On whether it’s helped me as a writer, I think recording stuff is useful. I remember occasionally writing something down around 2014-2015, on feelings of being in the closet. I was able to return to these perspectives on the Creative Writing course. I hope my current website posts can be useful to me when/if I write another novel.

 

On a more specific note, I notice that Tintin pops up in both your novel and on your website (the chapter “The Killers and the Wrath of Tintin” and the article Is Tintin Transgender? respectively). Is there something particular which draws you to that character? 

The Tintin thing goes way back; I grew up loving the storybooks and did wonder about Tintin’s dark side, and imagined a ‘dark’ Tintin adventure focusing on the possibility of Tintin being transgender. I explored the idea in the novel, then a few years later thought it wouldn’t hurt if I returned to the idea in a posting.

So that was something quite specific to my life, a gentle obsession. Gentle obsessions: I’m sure I have several of them, appearing in my conversation, or mused about in a diary posting, or played out in a novel. My novel is full of gentle obsessions–I think that’s what drove it.

 

Let’s talk a little more about your novel. When did you first begin writing Utopia in Danzig?

 A long time ago. Around the end of 2007, I began writing a script about a magical hotel where the guests never left. It was meant to be performed, a kind of dark comedy. At some point around 2009 it had become another obsession, not so gentle this time, and I didn’t know what to do with it, so I turned it into novel form. From there, I wrote whenever I had the time and had it finished by around 2015. That’s a long time; from when it became a novel that’s six years of off-and-on writing. Whatever the novel’s merits, I guess it’s where I learned how to write prose in a much tighter manner than would otherwise be the case.

 

You self-published the book in 2016. How did you find that process?

It’s a kind of wilderness. I tried to do the right things. I got hold of The Writer’s Yearbook and looked up the agents who might be interested. I wrote to about twenty-four, and got rejected every time. I think at that stage I was ready to self-publish just to move on. I turned to a professional editor who gave me lots of feedback and nice support, which looking back was obviously the thing I should have done first. I got in touch with people to design the cover and the text layout, and finally uploaded on Amazon.

I have a section about it on my website, but otherwise I haven’t marketed it.
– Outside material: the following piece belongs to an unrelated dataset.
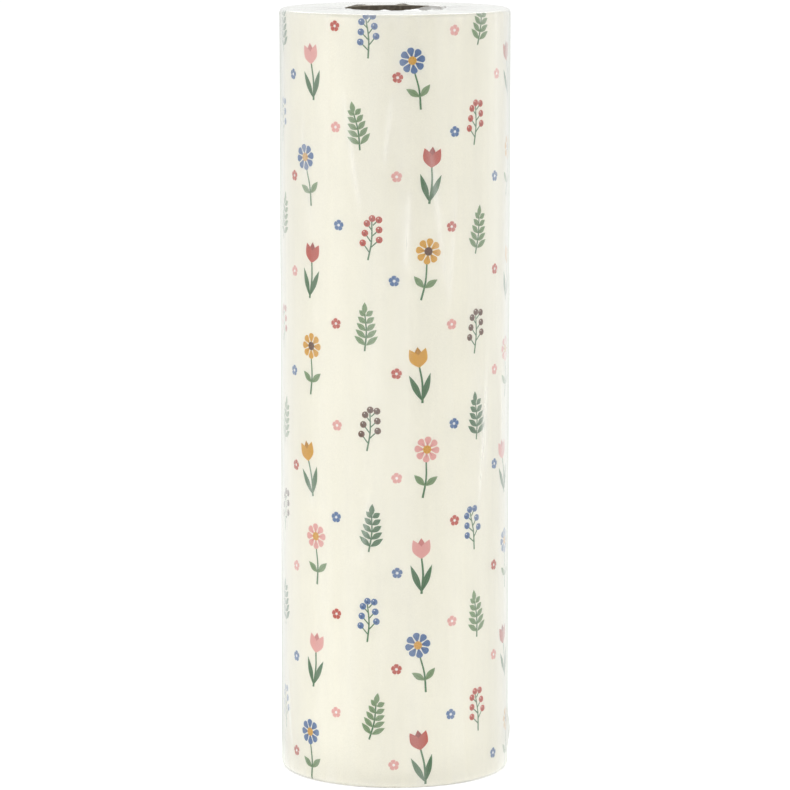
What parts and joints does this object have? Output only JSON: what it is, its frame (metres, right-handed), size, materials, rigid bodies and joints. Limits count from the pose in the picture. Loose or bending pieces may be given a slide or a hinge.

I don’t know how I feel about it, and haven’t read it since the upload. It records a time in my life that I wanted to put out there, but I don’t have enough confidence in it to do anything more.

 

When you finished the book, did you feel that there were characters and concepts from it which you wanted to explore further?

Yes, originally. The country in which it took place was fictional and the way it finished was open-ended. I did imagine future scenarios. Part of me would love to return to the main characters. But the adventure was so surreal and layered in fantasy–as a means of expressing myself in a way I couldn’t in real life. Now I’m out, maybe I should write in a less surreal, fantastical way. I don’t know. I’ll only know when I write the next novel, but on my Creative Writing course, after I’d finished writing the novel, I’m conscious that I didn’t touch surrealism or fantasy, although I love those genres.

 

You’ve drawn inspiration from some of the places you’ve lived and from some of the people you’ve known in your writing; at the same time, the story’s setting is distinct from our world, and it exists in an alternate history. How much of Utopia in Danzig is based off of lived experience, versus imagination?

It’s based in a fictional European country which is an amalgam of Poland, Russia and Germany, and I have lived and worked in all those countries. I felt confident as such, but in making it a Jewish State, I wasn’t confident. It was actually my way of writing about being Welsh, from a Welsh-language community. I researched Yiddish culture, but emotionally, it was really about being from a culturally embattled minority, and of having a mixture of pride and defensiveness on the one hand, but also a yearning to not be involved in the survival of a culture that seems always to be struggling for its existence.

 

As you were writing fiction, were you also writing nonfiction like personal essays, or did you ramp up your personal writing when you started the website?

My fiction acted as personal essays. I convey quite personal stuff when I write creatively, either literally or emotionally. I also think writing fantasy can be deeply personal. In some ways, the website feels less personal. I don’t reflect much with the postings; I write one draft as a reflection on something, then upload. I think they’re the literary equivalent of busking: something comes into my head and I write without too much reflection or creativity. I wish I spent more time on the website uploads, but if I did, I might stop writing regularly. I guess that’s the trade-off.

 

True–you clearly spend a lot of time writing between reviews, fiction, non-fiction, and your doctorate studies. Do you find it hard to switch off from wanting to write or review?

It’s funny that you ask that; I had a Christmas break of not posting anything, partly due to circumstances, but I’ve found it difficult to get back into the swing of things. I’m not sure that I want to write on my site in the way I’ve been doing forever. Answering your questions like this, it does make one reflect on the future. So to answer your question directly, perhaps the switching off is happening now, as I’m writing this. I’m sure I’ll continue using the website, but perhaps it’s time for another project?

 

Speaking of new projects, do you have any writing planned for 2018 which you’re able to talk about now, or is it all still being kept secret?

There are no secrets, no big unveiling. A few days ago I applied to be mentored and funded for a literary project relating to LGBT identity, and it would be great if I got it. As with this interview, it made me reflect on how I haven’t tried to write creative fiction since 2016. I think that will change soon. I can feel another gentle obsession developing.